就讓思緒里那些曾經的記憶,讓自己笑過、哭過、悔過,甚至想與塵世揮舞不見的往事,在隨風輕輕淡出生命的天空,所有的故事想以一種被灰塵掩蓋的願望,在晨曦的陽光里只會拖長身軀瘦弱的簡單,緊隨太陽劃過天空的痕迹,漠然消失於孤獨的山峰,月光之下夢裡只有如雪野蒼白,連風吹遺失的聲音被寒凝固成一種呆板,這樣的願望就這樣簡單,這樣的簡單隻想用把身軀丈量日子的翻閱。
輪迴里的定數,給予佛思維的源泉。佛指不停拈過的佛珠,激活輪迴定數的僵硬。
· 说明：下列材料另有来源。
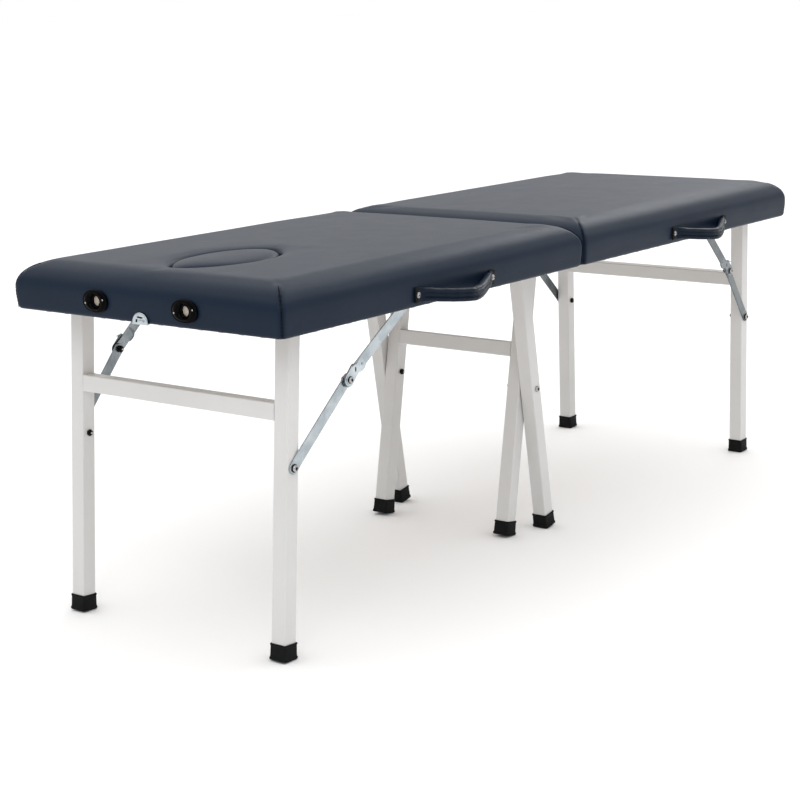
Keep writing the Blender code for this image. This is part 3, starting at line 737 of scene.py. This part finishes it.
def pan_head(name, point, normal, r, h, body):
    """Domed screw head with a dished top; the larger ones have a cross recess, drawn as a black cross of
    painted shade.
    """
    ob = turned(name, [(r * a, h * b) for a, b in PAN_HEAD], point, normal, body, STEEL, "zinc", sharp=50.0)
    if r > 0.0035:
        # Black cross standing in the dish: painted shade of the recess.
        cross = loft([[(x * r, y * r, h * z) for x, y in CROSS] for z in (0.52, 0.86)])
        mark = make(name + "_cross", cross, NYLON, smooth=False)
        mark.data.transform(aligned(point, normal))
        dress(mark, body, "black")
    return ob


def washer(name, point, normal, r, hole_r, h, body, mat=ZINC, slot="zinc"):
    ring = ((hole_r, 0.0), (r, 0.0), (r, h * 0.8), (r * 0.97, h), (hole_r, h))
    loops = [[(q * cos(a), q * sin(a), z) for q, z in ring] for a in circle(32)]
    ob = make(name, loft(loops, closed=True), mat, smooth=False)
    ob.data.transform(aligned(point, normal))
    dress(ob, body, slot)


def lock_nut(name, point, normal, r, h, body):
    """Hexagon nut with a black nylon collar and the bolt's end."""
    up = Vector(normal)
    tip = Vector(point) + up * (h * 0.74 + 0.0002)
    end = tip + up * (h * 0.28 + 0.0002)
    nut = turned(name, [(r * 0.9, 0.0), (r, h * 0.1), (r, h * 0.62), (r * 0.88, h * 0.72),
                        (r * 0.6, h * 0.74)],
                 point, normal, body, NYLON, "black", 6, turn=0.3)
    turned(name + "_collar", [(r * 0.66, 0.0), (r * 0.66, h * 0.2), (r * 0.58, h * 0.28),
                              (r * 0.4, h * 0.28)],
           tip, normal, body, NYLON, "black", sharp=40.0)
    turned(name + "_stud", [(r * 0.34, 0.0), (r * 0.34, h * 0.1), (r * 0.27, h * 0.18)], end, normal, body,
           STEEL, "zinc", 20, 40.0)
    return nut


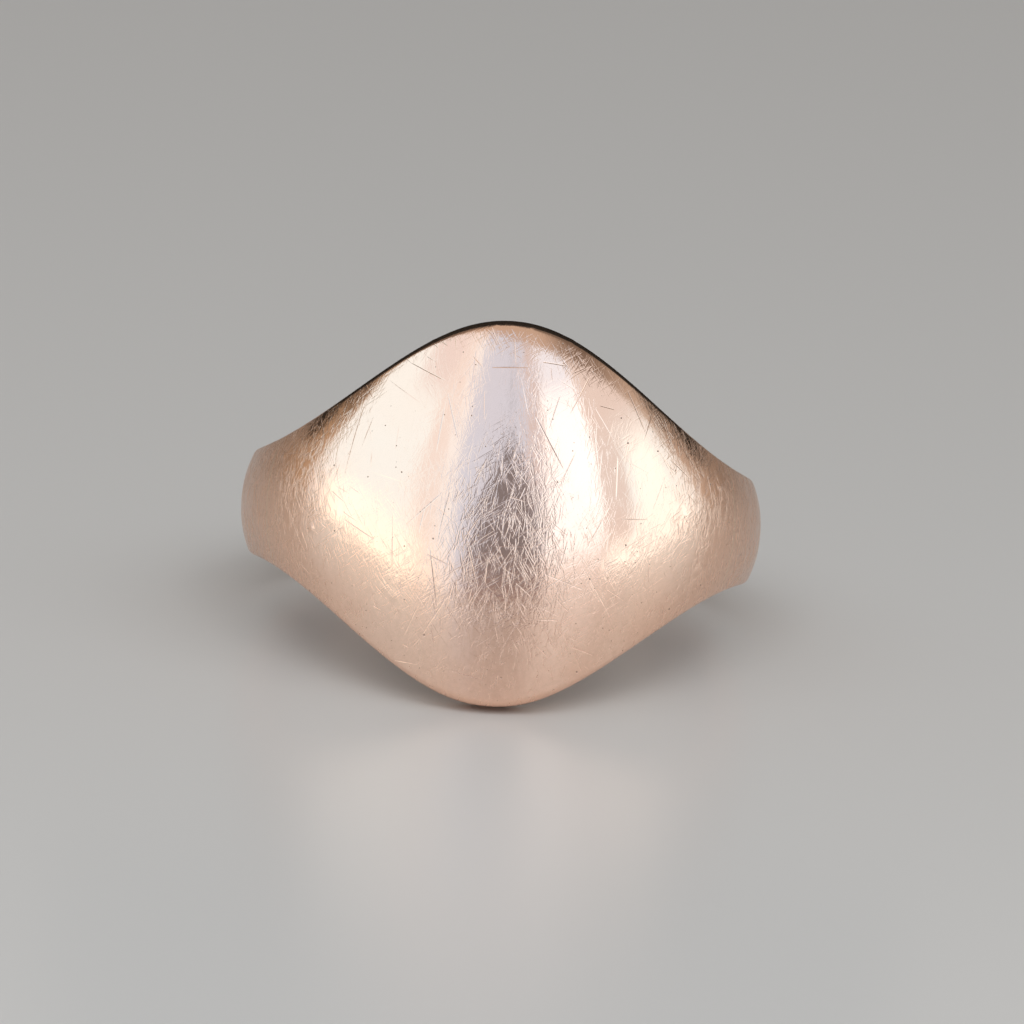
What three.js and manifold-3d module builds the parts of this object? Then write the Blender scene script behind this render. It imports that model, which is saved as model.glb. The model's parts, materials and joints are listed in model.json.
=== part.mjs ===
// A plain signet ring in rose gold, lying as a ring lies on a table.
// Millimetres, +Z up. The signet faces -Y and the back of the shank is towards +Y.
// The ring rests on two points: the inner edge of the signet's lower rim and the lower outer edge
// of the shank's back, so the finger axis leans back. The origin is on that table, under the middle.
import * as THREE from "three";
import { mergeVertices } from "three/addons/utils/BufferGeometryUtils.js";
import Module from "manifold-3d";

const wasm = await Module();
wasm.setup();

// ---- driving dimensions ----
const BORE_RADIUS = 8.65; // a finger hole of 17.3 mm

// The width is measured along the finger, so these are half of it.
const SIGNET_HALF_WIDTH = 7.2; // at the middle of the signet
const SIDE_HALF_WIDTH = 2.0; // at the sides of the finger
const BACK_HALF_WIDTH = 1.6; // from behind the sides to the back
const SHOULDER_SPREAD = THREE.MathUtils.degToRad(38); // how far round the shoulders run in
const SHOULDER_POWER = 2.1; // a little squarer than a bell curve

// The wall's thickness over the bore, at the crown of the section.
const SIGNET_THICKNESS = 2.65;
const SIDE_THICKNESS = 1.35;
const BACK_THICKNESS = 1.2;

// How far the outside falls from its crown to its edge, across the width.
const SIGNET_CROWN = 1.25;
const SHANK_CROWN = 0.45;
const CROWN_POWER = 2.2;

// The rounding of the outer edge, and of the inner edge that the finger passes.
const SIGNET_RIM_RADIUS = 0.45;
const SHANK_RIM_RADIUS = 0.28;
const INNER_EDGE_RADIUS = 0.15;

// The shank narrows between these two angles, measured round the finger from the signet's middle.
const TAPER_START = THREE.MathUtils.degToRad(75);
const TAPER_END = THREE.MathUtils.degToRad(130);

// The three soldered butt joints: one behind each shoulder and one at the back.
const SHOULDER_JOINT = THREE.MathUtils.degToRad(57);
const BACK_JOINT = Math.PI;
const SOLDER_THICKNESS = 0.08;

// Facets of the model.
const STEPS_ROUND = 80;
const CROWN_STEPS = 10;
const RIM_STEPS = 3;
const INNER_EDGE_STEPS = 2;

// ---- the hoop's shape ----
const signetShare = (angle) => Math.exp(-((angle / SHOULDER_SPREAD) ** SHOULDER_POWER));
const backShare = (angle) => THREE.MathUtils.smoothstep(angle, TAPER_START, TAPER_END);

function halfWidthAt(angle) {
  const signet = (SIGNET_HALF_WIDTH - SIDE_HALF_WIDTH) * signetShare(angle);
  const taper = (SIDE_HALF_WIDTH - BACK_HALF_WIDTH) * backShare(angle);
  return SIDE_HALF_WIDTH + signet - taper;
}

// The thickness holds level over the signet and falls away round the shoulders.
function thicknessAt(angle) {
  const share = angle < Math.PI / 2 ? 1 - Math.sin(angle) ** 3 : 0;
  const signet = (SIGNET_THICKNESS - SIDE_THICKNESS) * share;
  const taper = (SIDE_THICKNESS - BACK_THICKNESS) * backShare(angle);
  return SIDE_THICKNESS + signet - taper;
}

const crownAt = (angle) => THREE.MathUtils.lerp(SHANK_CROWN, SIGNET_CROWN, signetShare(angle));
const rimAt = (angle) =>
  THREE.MathUtils.lerp(SHANK_RIM_RADIUS, SIGNET_RIM_RADIUS, signetShare(angle));

// Points of a round edge: an arc of the given radius from one direction to another.
function arc(center, radius, from, to, steps) {
  return Array.from({ length: steps + 1 }, (_, i) => {
    const turn = THREE.MathUtils.lerp(from, to, i / steps);
    const spoke = new THREE.Vector2(Math.cos(turn), Math.sin(turn)).multiplyScalar(radius);
    return center.clone().add(spoke);
  });
}

// The upper half of the section at an angle, from the crown out over the rim and in to the bore.
// x is the distance from the finger axis and y runs along it.
function halfSection(angle) {
  const halfWidth = halfWidthAt(angle);
  const outside = BORE_RADIUS + thicknessAt(angle);
  const crown = crownAt(angle);
  const rim = rimAt(angle);
  const edgeShare = 1 - rim / 2 / halfWidth;
  const slope = Math.atan(((crown * CROWN_POWER) / halfWidth) * edgeShare ** (CROWN_POWER - 1));
  const rimStart = halfWidth - rim * (1 - Math.sin(slope));
  const fallAt = (height) => crown * (height / halfWidth) ** CROWN_POWER;
  const rimCenter = new THREE.Vector2(
    outside - fallAt(rimStart) - rim * Math.cos(slope),
    halfWidth - rim,
  );
  const edgeCenter = new THREE.Vector2(
    BORE_RADIUS + INNER_EDGE_RADIUS,
    halfWidth - INNER_EDGE_RADIUS,
  );
  const crownSide = Array.from({ length: CROWN_STEPS / 2 }, (_, i) => {
    const height = (rimStart * i) / (CROWN_STEPS / 2);
    return new THREE.Vector2(outside - fallAt(height), height);
  });
  return [
    ...crownSide,
    ...arc(rimCenter, rim, slope, Math.PI / 2, RIM_STEPS),
    ...arc(edgeCenter, INNER_EDGE_RADIUS, Math.PI / 2, Math.PI, INNER_EDGE_STEPS),
  ];
}

// The whole section, from the lower inner edge round the outside to the upper one, and closed.
function section(angle) {
  const upper = halfSection(angle);
  const lower = upper
    .slice(1)
    .reverse()
    .map((p) => new THREE.Vector2(p.x, -p.y));
  return [...lower, ...upper, lower[0].clone()];
}

// The hoop in one piece: a lathe turned round the finger axis, with each of its rings of points
// then set to the section at that ring's own angle.
function hoopGeometry() {
  const geometry = new THREE.LatheGeometry(section(0), STEPS_ROUND);
  const position = geometry.getAttribute("position");
  const sectionPoints = position.count / (STEPS_ROUND + 1);
  for (let ring = 0; ring <= STEPS_ROUND; ring++) {
    const turn = ((ring % STEPS_ROUND) / STEPS_ROUND) * 2 * Math.PI;
    const fromSignet = Math.min(turn, 2 * Math.PI - turn);
    section(fromSignet).forEach((p, i) => {
      const x = p.x * Math.sin(turn);
      const z = p.x * Math.cos(turn);
      position.setXYZ(ring * sectionPoints + i, x, p.y, z);
    });
  }
  return geometry.rotateX(Math.PI / 2);
}

// ---- solids in and out of manifold-3d ----
function toSolid(geometry) {
  geometry.deleteAttribute("normal");
  geometry.deleteAttribute("uv");
  const merged = mergeVertices(geometry, 1e-4);
  return new wasm.Manifold(
    new wasm.Mesh({
      numProp: 3,
      vertProperties: merged.getAttribute("position").array,
      triVerts: new Uint32Array(merged.index.array),
    }),
  );
}

function toGeometry(solid) {
  const mesh = solid.getMesh();
  const geometry = new THREE.BufferGeometry();
  geometry.setAttribute("position", new THREE.BufferAttribute(mesh.vertProperties, 3));
  geometry.setIndex(new THREE.BufferAttribute(mesh.triVerts, 1));
  geometry.computeVertexNormals();
  return geometry;
}

// ---- sawing the hoop at its joints ----
// A joint is a flat cut that holds the finger axis. These keep what lies on one side of the cut,
// moved by an offset, going round the finger from the signet's middle towards +X.
const directionPast = (angle) => [Math.cos(angle), Math.sin(angle), 0];
const keepPast = (solid, angle, offset) => solid.trimByPlane(directionPast(angle), offset);
const keepBefore = (solid, angle, offset) =>
  solid.trimByPlane(
    directionPast(angle).map((v) => -v),
    -offset,
  );

const hoop = toSolid(hoopGeometry());
const half = SOLDER_THICKNESS / 2;

// The signet with both shoulders, one forging between the two shoulder joints.
const signetHead = keepPast(keepBefore(hoop, SHOULDER_JOINT, -half), -SHOULDER_JOINT, half);

// The shank's two arms run from the shoulder joints to the joint at the back.
const shankRight = keepBefore(keepPast(hoop, SHOULDER_JOINT, half), BACK_JOINT, -half);
const shankLeft = keepPast(keepBefore(hoop, -SHOULDER_JOINT, -half), -BACK_JOINT, half);

// Each joint is filled by a wafer of solder: a slice of the hoop, on the joint's own side.
function solderWafer(angle) {
  const slice = keepBefore(keepPast(hoop, angle, -half), angle, half);
  const towardsJoint = [Math.sin(angle), -Math.cos(angle), 0];
  return slice.trimByPlane(towardsJoint, 0);
}

// ---- materials ----
const roseGold = () =>
  new THREE.MeshStandardMaterial({ color: "#d9a488", metalness: 1, roughness: 0.28 });
const shankGold = () =>
  new THREE.MeshStandardMaterial({ color: "#cf9c80", metalness: 1, roughness: 0.34 });
const goldSolder = () =>
  new THREE.MeshStandardMaterial({ color: "#dcc49a", metalness: 1, roughness: 0.4 });

function piece(name, solid, material) {
  const mesh = new THREE.Mesh(toGeometry(solid), material);
  mesh.name = name;
  return mesh;
}

// ---- the ring, with its finger axis upright ----
const ring = new THREE.Group();
ring.add(
  piece("signet_head", signetHead, roseGold()),
  piece("shank_right", shankRight, shankGold()),
  piece("shank_left", shankLeft, shankGold()),
  piece("solder_right_shoulder", solderWafer(SHOULDER_JOINT), goldSolder()),
  piece("solder_left_shoulder", solderWafer(-SHOULDER_JOINT), goldSolder()),
  piece("solder_back", solderWafer(BACK_JOINT), goldSolder()),
);

// ---- laid on the table ----
// The lean at which the lowest point in front and the lowest point behind are level: each pass
// finds both points at the present lean and adds the angle left between them.
function restingLean(solid) {
  const { vertProperties: points } = solid.getMesh();
  let lean = 0;
  for (let pass = 0; pass < 6; pass++) {
    const lowest = { front: { height: Infinity }, back: { height: Infinity } };
    for (let i = 0; i < points.length; i += 3) {
      const depth = points[i + 1] * Math.cos(lean) + points[i + 2] * Math.sin(lean);
      const height = points[i + 2] * Math.cos(lean) - points[i + 1] * Math.sin(lean);
      const end = depth < 0 ? "front" : "back";
      if (height < lowest[end].height) lowest[end] = { depth, height };
    }
    const rise = lowest.back.height - lowest.front.height;
    lean += Math.atan2(rise, lowest.back.depth - lowest.front.depth);
  }
  return lean;
}

ring.rotation.x = -restingLean(hoop);
const part = new THREE.Group();
part.name = "signet_ring";
part.add(ring);
part.updateMatrixWorld(true);
const bounds = new THREE.Box3().setFromObject(part, true);
ring.position.set(0, -(bounds.min.y + bounds.max.y) / 2, -bounds.min.z);

export default part;
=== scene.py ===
import json
import math

import bmesh
import bpy
from mathutils import Matrix, Vector, noise


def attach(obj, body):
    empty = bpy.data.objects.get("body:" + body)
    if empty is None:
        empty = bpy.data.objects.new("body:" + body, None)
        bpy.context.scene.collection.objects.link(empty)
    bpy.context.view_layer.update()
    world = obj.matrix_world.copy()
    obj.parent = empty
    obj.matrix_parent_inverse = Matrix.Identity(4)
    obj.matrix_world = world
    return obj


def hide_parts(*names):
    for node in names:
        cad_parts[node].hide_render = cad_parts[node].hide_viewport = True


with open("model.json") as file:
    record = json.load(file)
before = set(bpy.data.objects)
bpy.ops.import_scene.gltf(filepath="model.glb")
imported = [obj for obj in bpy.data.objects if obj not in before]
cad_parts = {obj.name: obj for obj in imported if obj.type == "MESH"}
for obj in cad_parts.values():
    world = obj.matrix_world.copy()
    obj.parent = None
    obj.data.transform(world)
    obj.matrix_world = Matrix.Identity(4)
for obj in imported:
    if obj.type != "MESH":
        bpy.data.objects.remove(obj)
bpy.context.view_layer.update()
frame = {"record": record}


# ---- signet head ----
# The domed signet with both its shoulders: one piece of 9 carat rose gold, struck, then filed to a
# soft lozenge and polished. Long wear has rounded its rim and left it dented and finely scratched.
MM = 0.001
BORE_RADIUS = 8.65
SIGNET_HALF_WIDTH = 7.2
SIDE_HALF_WIDTH = 2.0
BACK_HALF_WIDTH = 1.6
SHOULDER_SPREAD = math.radians(38)
SHOULDER_POWER = 2.1
SIGNET_THICKNESS = 2.65
SIDE_THICKNESS = 1.35
BACK_THICKNESS = 1.2
SIGNET_CROWN = 1.25
SHANK_CROWN = 0.45
CROWN_POWER = 2.2
SIGNET_RIM_RADIUS = 0.45
SHANK_RIM_RADIUS = 0.28
INNER_EDGE_RADIUS = 0.15
TAPER_START = math.radians(75)
TAPER_END = math.radians(130)
SHOULDER_JOINT = math.radians(57)
SOLDER_THICKNESS = 0.08
WALL_MIDDLE_RADIUS = 9.4
SOLDER_HALF_ANGLE = SOLDER_THICKNESS / 2 / WALL_MIDDLE_RADIUS
HEAD_STEPS = 280

# Steps of the section: over the crown, round the rim, down the wall, round the edge, down the bore.
CROWN_STEPS = 72
RIM_STEPS = 12
WALL_STEPS = 8
EDGE_STEPS = 5
BORE_STEPS = 24
OUTER_POINTS = CROWN_STEPS + RIM_STEPS + WALL_STEPS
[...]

塵世里因為輪迴把最簡單的故事複雜成言語不能表達的瞬間,世間太多眼淚織成的花瓣飄飛,生命的天空不只是浪漫,痴痴的相望,那些花瓣落地而化的水窪,淹埋了太多不願回首的情愛故事。
沒有終極的傳說,有的只是塵世故事的翻板。永遠不會有圓滿的結局,流出的淚被風凝固於時常讓人遺忘的路口,只是兩個人故事的簡單,卻讓深深的渴望、一笑而過的漠然或者刻骨銘心的難過把簡單的兩個人曾經的故事再次的刻畫、議論、言談,被風輕易蹂躪已經失去的靈魂跟隨愛哭的雲兒,悄悄躲藏於雲層之中,任隨大地之中開放遍野的狼毒花。
有一種守候,或許只是為塵世無聊時光的打發,從林中飛過無辜的小鳥,把守候的張望都成駐足的驛站時。風來吹山崗那邊野草的種子,固執地把降落的地方定格於守候的領地,那一種固執被世俗竟描繪成揮舞的旗幟,經過無數次的衝鋒之後,只有過程的勞累,領地里長出畸形的草,卻被遺忘於這個簡單的世界,一種悲哀,只有夜晚的月光才能感受最真的憂傷。
凡塵之中的簡單,被故事光環籠罩之後,越簡單的事卻越讓人感受心的勞累。